WASHINGTON, D.C. -

Nearly simultaneously as the director of the Consumer Financial Protection Bureau reportedly responded to a series of policy questions from the House Democrats, lawmakers from the other side of the aisle fired a list of inquiries about how the agency intends to regulate auto lending.

A total of 35 Republicans led by Rep. Spencer Bachus, chairman emeritus of the House Financial Services Committee, asked for clarity about the concept of disparate impact, the legal theory the CFPB is using to determine if dealers are involved in discriminatory lending practices associated with vehicle financing. Bachus made his points in light of the CFPB issuing its guidance for indirect auto lending back in March.

"It is highly concerning that the agency the agency is issuing such significant new directives without affording the public a proper opportunity to comment on its methodology and analysis for determining whether discrimination has occurred and without addressing the effect its directives on consumer financing and choice in the intensely competitive auto lending market," Bachus wrote in a letter addressed to Patrice Ficklin, the bureau's assistant director of the office of fair lending and equal opportunity.

Within 30 days of receiving the letter that went to the CFPB last week, the Alabama representative requested the full set of details concerning the bureau's statistical disparate impact methodology, including four segments:

—Proxies used to determine the background of consumer credit applicants.

—Factors held constant to isolate the applicant's background as the sole reason for any alleged pricing disparity.

—Metric used to measure whether pricing disparities exist.

—Numerical threshold at which it was determined that a pricing disparity on a prohibited basis constitutes an Equal Credit Opportunity Act (ECOA) violation.

"Because allegation of disparate impact do not involve any intentional conduct, but instead consist solely of statistical analysis of past transactions, it is essential that the model used for this purpose have a very high degree of accuracy and demonstrated reliability," Bachus said in the letter obtained by Auto Remarketing's sister publication, SubPrime Auto Finance News.

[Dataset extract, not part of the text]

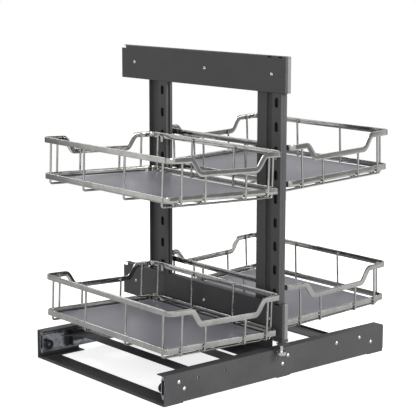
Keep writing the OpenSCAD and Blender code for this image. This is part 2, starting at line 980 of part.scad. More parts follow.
at_rear(rear_lower_z) tilted() cross_wires();  // rear_lower_cross_wires
at_rear(rear_lower_z) tilted() long_wires();  // rear_lower_long_wires
at_rear(rear_lower_z) tilted() tray();  // rear_lower_tray
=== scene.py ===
"""Blind corner organizer: chrome wire baskets on a pull-out frame and on the sideways carriage behind it."""
import json
import math

import bmesh
import bpy
from mathutils import Matrix, Vector


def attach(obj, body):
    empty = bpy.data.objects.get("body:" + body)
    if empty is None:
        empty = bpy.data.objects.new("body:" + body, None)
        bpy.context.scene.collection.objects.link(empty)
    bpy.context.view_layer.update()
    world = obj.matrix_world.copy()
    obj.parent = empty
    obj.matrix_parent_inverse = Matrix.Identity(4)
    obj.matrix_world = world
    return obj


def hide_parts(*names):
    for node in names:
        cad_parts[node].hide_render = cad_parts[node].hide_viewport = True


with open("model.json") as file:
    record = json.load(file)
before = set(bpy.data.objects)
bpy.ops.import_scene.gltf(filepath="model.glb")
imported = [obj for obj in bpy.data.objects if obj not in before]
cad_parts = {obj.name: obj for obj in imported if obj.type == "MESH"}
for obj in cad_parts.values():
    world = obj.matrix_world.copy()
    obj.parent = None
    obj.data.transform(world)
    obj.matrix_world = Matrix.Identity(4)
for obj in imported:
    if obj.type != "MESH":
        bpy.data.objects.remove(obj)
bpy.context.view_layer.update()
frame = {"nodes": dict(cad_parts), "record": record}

# Camera
# A long lens from the front left, ten degrees above the horizon, which is the photograph's
# viewpoint. It is turned by the given angles, so that no shift is needed.
MM = 0.001
EYE = Vector((-1.7663, -2.0757, 0.7935))
YAW = math.radians(49.794)
PITCH = math.radians(10.086)
ROLL = math.radians(0.158)
LENS_MM = 117.35
ahead = Vector((math.cos(YAW) * math.cos(PITCH), math.sin(YAW) * math.cos(PITCH), -math.sin(PITCH)))
level = Vector((math.sin(YAW), -math.cos(YAW), 0))
upright = level.cross(ahead)
right = level * math.cos(ROLL) + upright * math.sin(ROLL)
top = upright * math.cos(ROLL) - level * math.sin(ROLL)
lens = bpy.data.cameras.new("camera")
lens.lens = LENS_MM
lens.sensor_width = 36
lens.clip_start = 0.05
lens.clip_end = 200
camera = bpy.data.objects.new("camera", lens)
camera.matrix_world = Matrix.Translation(EYE) @ Matrix((right, top, -ahead)).transposed().to_4x4()
bpy.context.scene.collection.objects.link(camera)
bpy.context.scene.camera = camera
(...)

Bachus articulated two other specific requests in his letter. He wanted to know details about the CFPB's coordination with the other federal agencies — primarily the Federal Reserve and the Federal Trade Commission — that Congress granted authority to implement and enforce ECOA on dealers. Bachus also is interested in why the standard rulemaking process "apparently wasn't utilized" before the CFPB issued its vehicle financing guidance nearly three months ago.

Besides Bachus, the other representatives who signed this latest letter to the CFPB included:

Rep. Shelley Moore Capito
Rep. Gary Miller
Rep. Lynn Westmoreland
Rep. Scott Garrett
Rep. Randy Neugebauer
Rep. Patrick McHenry
Rep. John Campbell
Rep. Peter King
Rep. Edward Royce
Rep. Michele Bachmann
Rep. Stevan Pearce
Rep. Blaine Luetkemeyer
Rep. Bill Huizenga
Rep. Sean Duffy
Rep. Robert Hurt
Rep. Michael Grimm
Rep. Steve Stivers
Rep. Stephen Fincher
Rep. Marlin Stutzman
Rep. Mick Mulvancy
Rep. Dennis Ross
Rep. Robert Pittenger
Rep. Ann Wagner
Rep. Garland Barr
Rep. Tom Cotton
Rep. Keith Rothfus
Rep. Tom Latham
Rep. Jack Kingston
Rep. Steve King
Rep. Mark Meadows
Rep. Steve Stockman
Rep. George Holding
Rep. Walter Jones
Rep. Tom Marino

"In sum, it appears to us that a loss to consumers would occur if the CFPB uses its supervisory and/or enforcement authority to weaken the intense competition that results from the ability to negotiate with the dealer to obtain financing terms that are more competitive than the best terms the consumer can secure from any other source," Bachus said.

"It is troubling that the agency has initiated this process without a public hearing, without public comment and without releasing the data, methodology or analysis relied up to support such an important change in policy," Bachus continued.

Similar Request from House Democrats

Last month, Rep. Terri Sewell championed a similar request to the CFPB. SubPrime Auto Finance News published the details of Sewell's inquiry here.

CFPB director Richard Cordray reportedly responded to Sewell's inquiry last week. The bureau refused to provide SubPrime Auto Finance News a copy of Cordray's letter, but Bloomberg published a portion of the director's response.

According to this online report, Cordray told Sewell that "We have found frequent instances where lenders had robust fair lending compliance programs for mortgage lending but weak or non-existent fair-lending compliance programs for other types of consumer lending.

Bloomberg's report indicated that Cordray made clear in his letter that the bureau is examining possible discrimination beyond the housing and auto finance market.

"Determining whether discrimination has occurred is a case-specific and fact-intensive inquiry," Cordray wrote. "The bureau is accordingly evaluating possible discrimination in both auto lending and in other markets on a case-by-case basis."